**SHORT TASK:**
Copy out all the entries word for word.

━━━━━━

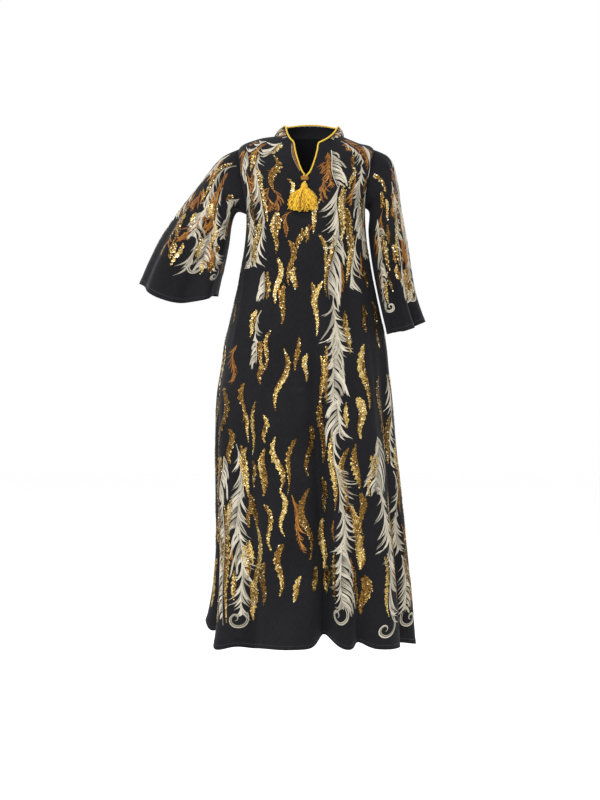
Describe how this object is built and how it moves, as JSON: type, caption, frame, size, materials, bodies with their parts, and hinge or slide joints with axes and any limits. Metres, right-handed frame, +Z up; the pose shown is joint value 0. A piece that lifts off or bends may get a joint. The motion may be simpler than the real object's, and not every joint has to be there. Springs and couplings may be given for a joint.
{
  "type": "sequin kaftan",
  "caption": "Long loose kaftan as worn: flared skirt in deep folds, wide bell sleeves, stand collar, neck slit edged with cord, and a hanging tassel.",
  "frame": {"origin": "middle of the neck base, level with the shoulder seams, where the shoulders carry the garment", "axes": "+Z up the wearer, -Y to the front, +X to the wearer's left"},
  "size_m": [0.71, 0.3699, 1.3055],
  "materials": {
    "crepe": "matte black crepe with ivory embroidery and gold and copper sequins",
    "collar": "black crepe closely embroidered in ivory and brown",
    "cord": "twisted golden yellow cord",
    "bronze": "copper brown wound thread",
    "gilt": "gilt bead",
    "thread": "mustard yellow yarn"
  },
  "bodies": {
    "root": {"front_panel": "crepe", "back_panel": "crepe", "sleeve_right": "crepe", "sleeve_left": "crepe", "collar": "collar", "neck_cord": "cord", "slit_facing": "collar", "tassel_knot": "bronze", "tassel_bead": "gilt", "tassel": "thread"}
  },
  "joints": []
}
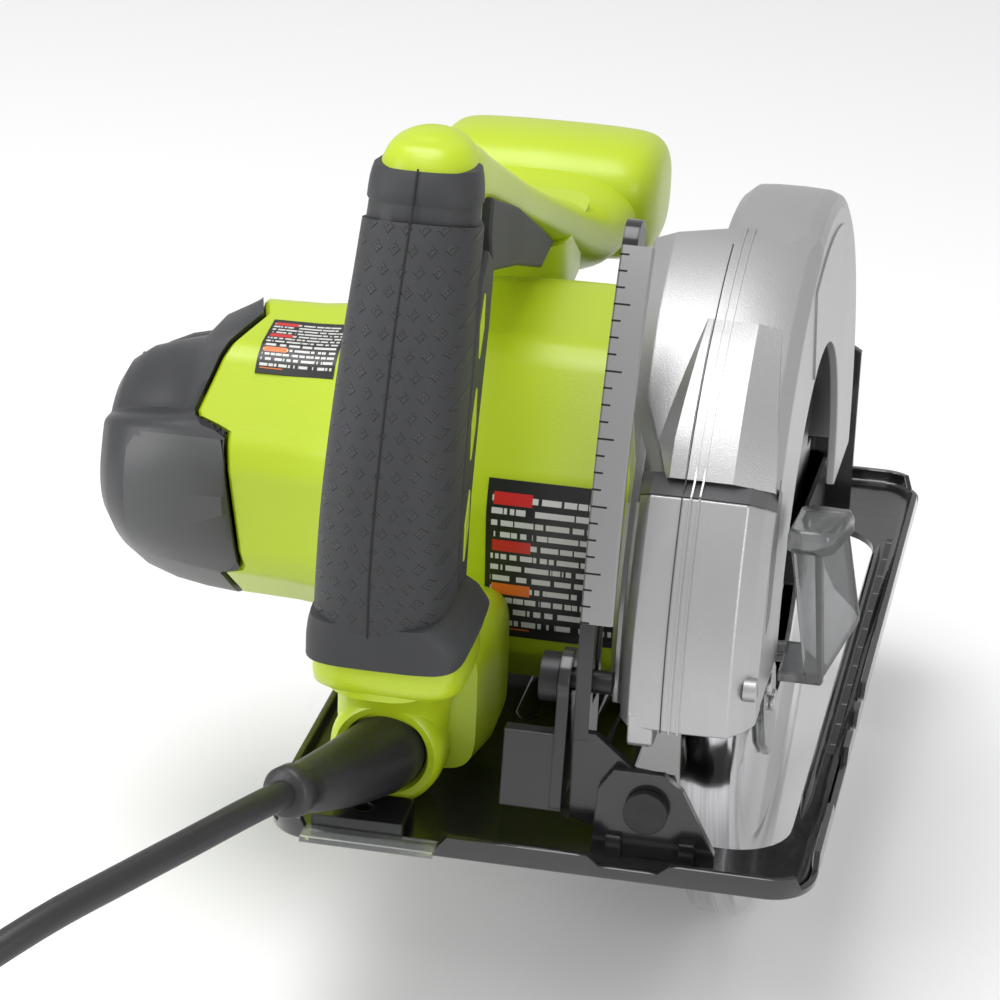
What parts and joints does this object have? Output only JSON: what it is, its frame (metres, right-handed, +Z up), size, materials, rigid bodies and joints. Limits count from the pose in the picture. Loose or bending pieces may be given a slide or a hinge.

━━━━━━

**SOLUTION TO THIS PROBLEM:**
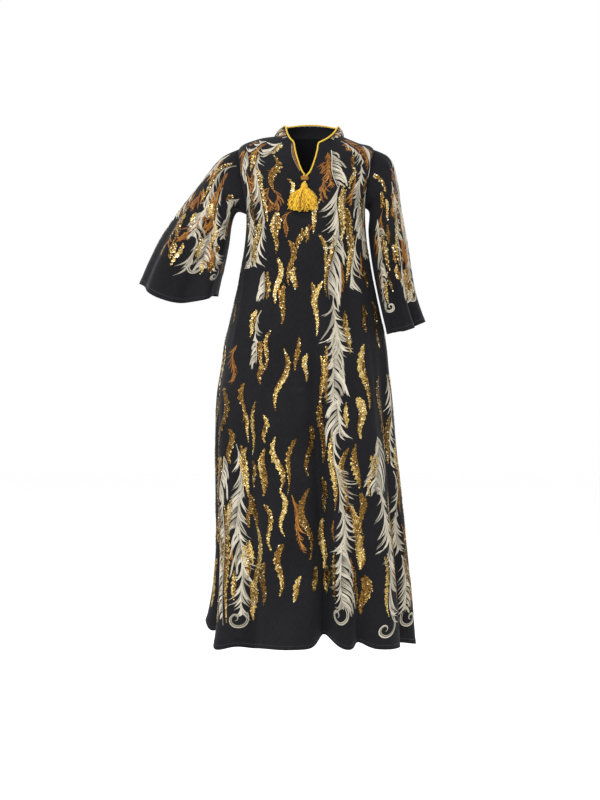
Describe how this object is built and how it moves, as JSON: type, caption, frame, size, materials, bodies with their parts, and hinge or slide joints with axes and any limits. Metres, right-handed frame, +Z up; the pose shown is joint value 0. A piece that lifts off or bends may get a joint. The motion may be simpler than the real object's, and not every joint has to be there. Springs and couplings may be given for a joint.
{
  "type": "sequin kaftan",
  "caption": "Long loose kaftan as worn: flared skirt in deep folds, wide bell sleeves, stand collar, neck slit edged with cord, and a hanging tassel.",
  "frame": {"origin": "middle of the neck base, level with the shoulder seams, where the shoulders carry the garment", "axes": "+Z up the wearer, -Y to the front, +X to the wearer's left"},
  "size_m": [0.71, 0.3699, 1.3055],
  "materials": {
    "crepe": "matte black crepe with ivory embroidery and gold and copper sequins",
    "collar": "black crepe closely embroidered in ivory and brown",
    "cord": "twisted golden yellow cord",
    "bronze": "copper brown wound thread",
    "gilt": "gilt bead",
    "thread": "mustard yellow yarn"
  },
  "bodies": {
    "root": {"front_panel": "crepe", "back_panel": "crepe", "sleeve_right": "crepe", "sleeve_left": "crepe", "collar": "collar", "neck_cord": "cord", "slit_facing": "collar", "tassel_knot": "bronze", "tassel_bead": "gilt", "tassel": "thread"}
  },
  "joints": []
}
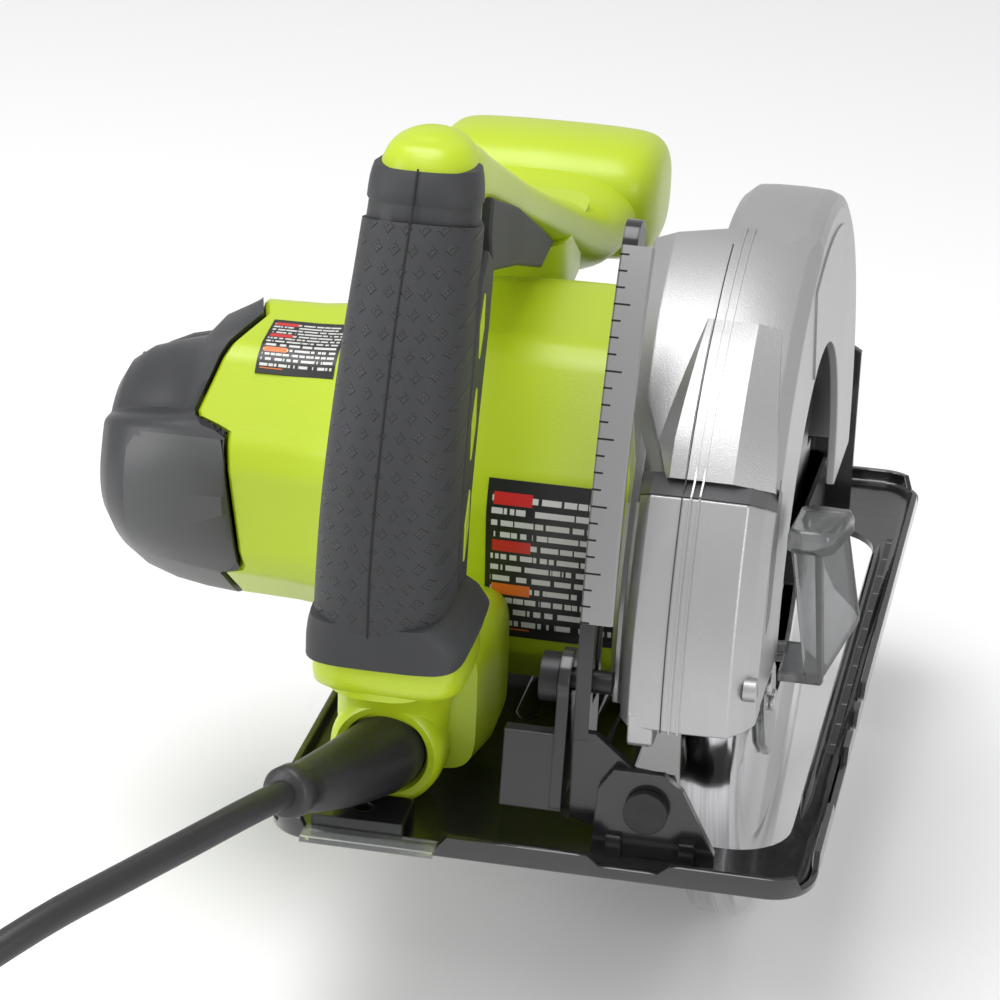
What parts and joints does this object have? Output only JSON: what it is, its frame (metres, right-handed, +Z up), size, materials, rigid bodies and joints. Limits count from the pose in the picture. Loose or bending pieces may be given a slide or a hinge.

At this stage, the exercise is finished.